A Safe Place: Margot Rose sees the monthly songwriters series she’s started at Ovations in North Hollywood as serving two purposes. First, it gives the audiences a chance to hear what’s new in local original music in an informal setting for a reasonable price. And second, it gives songwriters like herself a safe place to work on new material before a live audience.

“It’s more important for me to have a place that’s friendly and supportive to work out new material,” Rose says. “The L.A. music scene can get really nuts. You need something positive like this. It makes you able to face the other dragons.”

Rose and two other women songwriters, Lisa Harlow Stark and Teresa Tudury, are slated to perform this Friday. Rose is an actor as well as a songwriter. She originated the role of Alice in “I’m Getting My Act Together and Taking It on the Road” in New York and came with the show to Los Angeles in the early 1980s. Since then, she’s had a busy career as an actor, working in local theater plus feature films and episodic television. During that time, she has also worked as a singer-songwriter in various clubs in the Los Angeles area.

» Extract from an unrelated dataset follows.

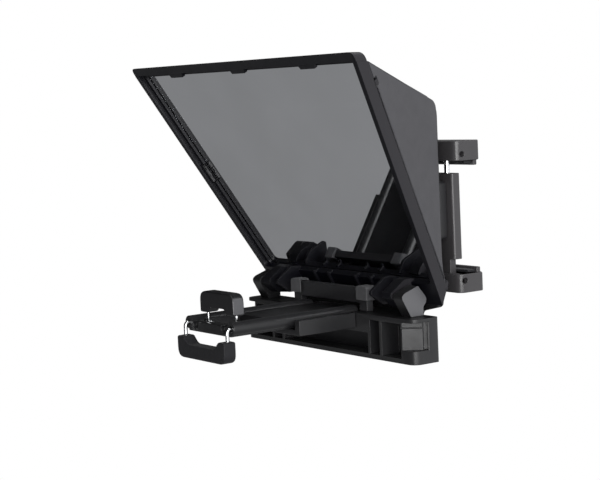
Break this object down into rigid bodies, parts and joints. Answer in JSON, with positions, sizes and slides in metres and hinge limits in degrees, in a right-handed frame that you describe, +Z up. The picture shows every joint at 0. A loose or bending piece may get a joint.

The performers being showcased are not booked on the basis of industry interest or word-of-mouth on the street, but rather are judged by Rose to be playing interesting, enjoyable and thoughtful music that’s not available at Tower Records.

* Songwriters Margot Rose, Lisa Harlow Stark and Teresa Tudury will perform their own material at 8 p.m. Friday at Ovations, 12747 Ventura Blvd., Studio City. $10 cover. Call (818) 506-1277.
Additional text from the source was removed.